◆ Description of the task: Quote, with no changes, the lines that run from the top of the material to the line with "return near + (far - near) * share", both included.

◆ Dataset content:
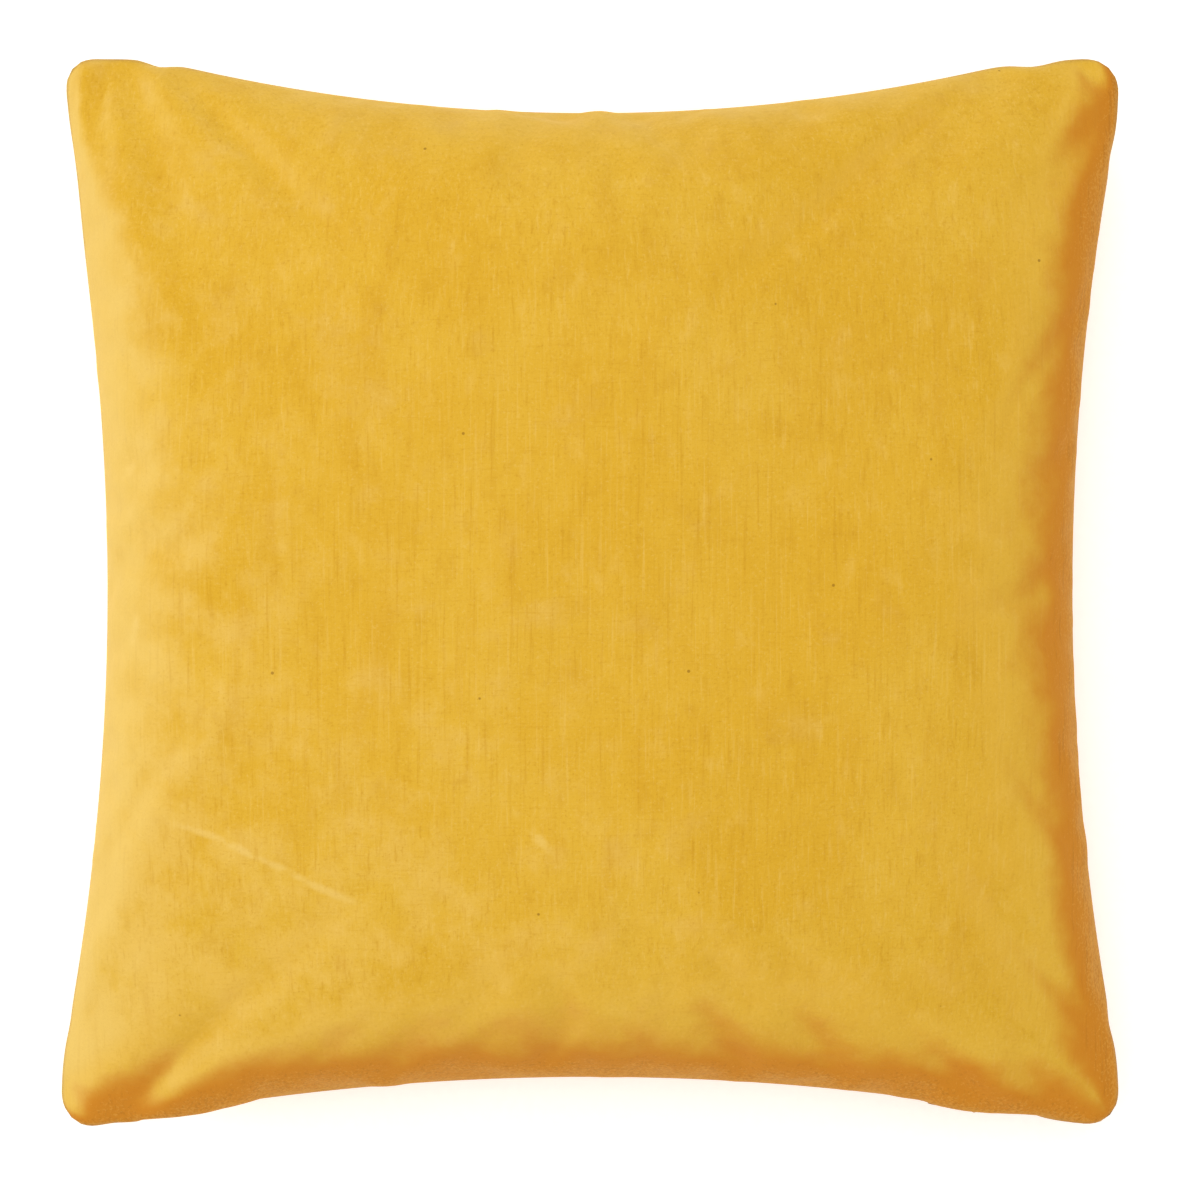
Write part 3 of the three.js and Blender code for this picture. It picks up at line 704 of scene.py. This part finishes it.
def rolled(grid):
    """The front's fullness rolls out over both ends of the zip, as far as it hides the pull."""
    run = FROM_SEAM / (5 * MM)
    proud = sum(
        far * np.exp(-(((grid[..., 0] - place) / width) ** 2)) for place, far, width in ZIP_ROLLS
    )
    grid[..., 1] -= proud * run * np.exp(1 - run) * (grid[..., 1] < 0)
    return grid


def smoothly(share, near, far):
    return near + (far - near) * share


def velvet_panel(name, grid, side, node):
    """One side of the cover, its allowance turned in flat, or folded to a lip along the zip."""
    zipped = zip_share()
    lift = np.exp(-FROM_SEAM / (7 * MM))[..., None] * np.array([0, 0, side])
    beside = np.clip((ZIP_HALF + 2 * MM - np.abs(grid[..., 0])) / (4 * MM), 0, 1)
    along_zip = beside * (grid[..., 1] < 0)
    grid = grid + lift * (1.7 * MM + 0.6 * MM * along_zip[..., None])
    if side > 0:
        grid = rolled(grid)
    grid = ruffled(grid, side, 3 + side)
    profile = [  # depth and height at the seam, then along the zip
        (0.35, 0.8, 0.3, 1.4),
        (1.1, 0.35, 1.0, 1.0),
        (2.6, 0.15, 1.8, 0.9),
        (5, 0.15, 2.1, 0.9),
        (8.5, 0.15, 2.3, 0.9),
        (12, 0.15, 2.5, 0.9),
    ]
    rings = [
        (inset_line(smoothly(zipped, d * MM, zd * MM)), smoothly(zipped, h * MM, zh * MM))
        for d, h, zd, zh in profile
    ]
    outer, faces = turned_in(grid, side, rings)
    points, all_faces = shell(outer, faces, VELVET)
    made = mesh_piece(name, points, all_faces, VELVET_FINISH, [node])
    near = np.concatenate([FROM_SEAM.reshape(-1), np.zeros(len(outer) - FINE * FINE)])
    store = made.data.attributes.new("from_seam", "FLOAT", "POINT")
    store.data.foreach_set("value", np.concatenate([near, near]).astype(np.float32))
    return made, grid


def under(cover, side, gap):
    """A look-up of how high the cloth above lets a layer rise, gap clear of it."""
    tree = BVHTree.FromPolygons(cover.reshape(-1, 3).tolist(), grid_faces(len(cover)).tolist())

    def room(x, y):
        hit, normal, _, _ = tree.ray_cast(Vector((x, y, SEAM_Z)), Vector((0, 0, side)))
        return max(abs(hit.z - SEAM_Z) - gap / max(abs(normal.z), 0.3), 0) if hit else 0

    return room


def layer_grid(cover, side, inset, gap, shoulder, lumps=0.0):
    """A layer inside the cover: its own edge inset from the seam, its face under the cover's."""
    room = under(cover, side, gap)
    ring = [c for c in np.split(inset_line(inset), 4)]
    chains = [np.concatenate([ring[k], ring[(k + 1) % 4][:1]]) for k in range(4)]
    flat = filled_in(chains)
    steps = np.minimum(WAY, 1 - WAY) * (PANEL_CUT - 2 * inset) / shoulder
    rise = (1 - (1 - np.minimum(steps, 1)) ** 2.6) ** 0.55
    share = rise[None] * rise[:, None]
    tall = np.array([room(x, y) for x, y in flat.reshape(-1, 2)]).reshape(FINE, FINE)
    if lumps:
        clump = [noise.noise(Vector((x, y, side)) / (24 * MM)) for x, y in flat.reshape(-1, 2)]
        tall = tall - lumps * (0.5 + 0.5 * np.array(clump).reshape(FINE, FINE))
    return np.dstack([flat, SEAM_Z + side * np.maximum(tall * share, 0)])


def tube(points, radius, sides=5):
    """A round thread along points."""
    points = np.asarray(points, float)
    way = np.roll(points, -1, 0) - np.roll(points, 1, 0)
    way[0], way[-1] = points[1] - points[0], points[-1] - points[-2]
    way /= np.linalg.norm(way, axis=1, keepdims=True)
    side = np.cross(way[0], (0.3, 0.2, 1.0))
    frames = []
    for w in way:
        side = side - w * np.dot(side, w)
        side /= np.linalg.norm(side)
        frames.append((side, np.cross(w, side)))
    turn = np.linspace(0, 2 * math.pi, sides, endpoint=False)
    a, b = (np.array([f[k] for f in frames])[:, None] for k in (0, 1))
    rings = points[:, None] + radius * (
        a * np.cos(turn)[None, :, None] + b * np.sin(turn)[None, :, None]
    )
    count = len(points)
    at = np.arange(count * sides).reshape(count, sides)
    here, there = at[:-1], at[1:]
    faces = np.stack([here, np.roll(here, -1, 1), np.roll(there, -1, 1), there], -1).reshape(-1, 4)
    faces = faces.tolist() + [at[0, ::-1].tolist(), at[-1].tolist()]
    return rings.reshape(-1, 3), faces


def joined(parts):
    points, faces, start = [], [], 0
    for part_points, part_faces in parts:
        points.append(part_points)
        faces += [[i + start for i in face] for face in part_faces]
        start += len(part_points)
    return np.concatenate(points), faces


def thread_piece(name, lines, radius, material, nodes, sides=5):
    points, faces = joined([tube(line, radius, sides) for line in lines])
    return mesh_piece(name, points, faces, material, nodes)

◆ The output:
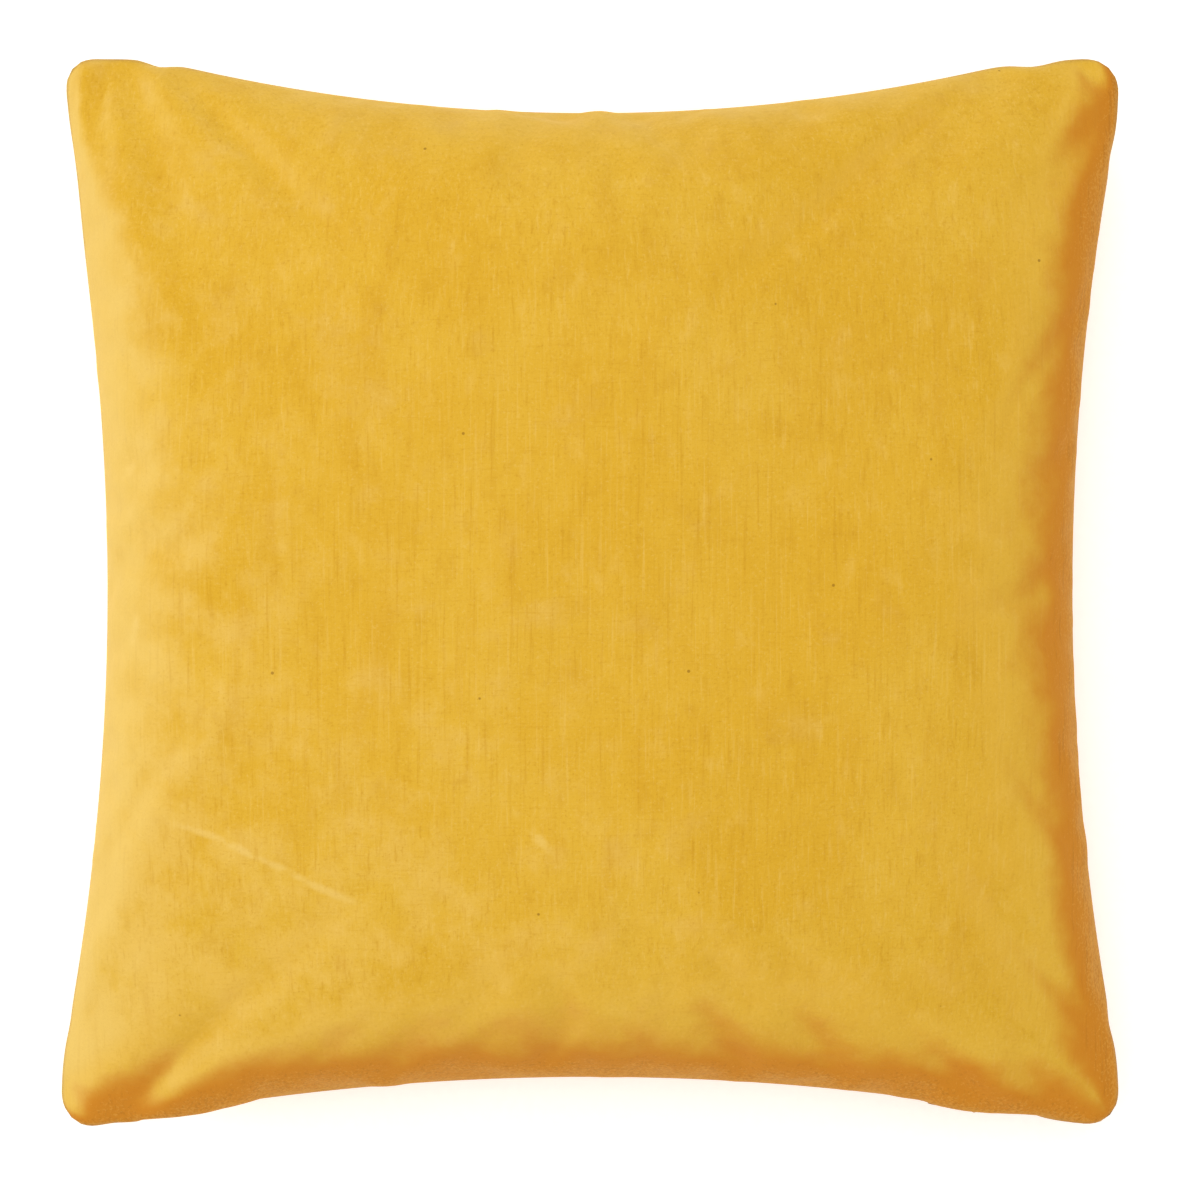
Write part 3 of the three.js and Blender code for this picture. It picks up at line 704 of scene.py. This part finishes it.
def rolled(grid):
    """The front's fullness rolls out over both ends of the zip, as far as it hides the pull."""
    run = FROM_SEAM / (5 * MM)
    proud = sum(
        far * np.exp(-(((grid[..., 0] - place) / width) ** 2)) for place, far, width in ZIP_ROLLS
    )
    grid[..., 1] -= proud * run * np.exp(1 - run) * (grid[..., 1] < 0)
    return grid


def smoothly(share, near, far):
    return near + (far - near) * share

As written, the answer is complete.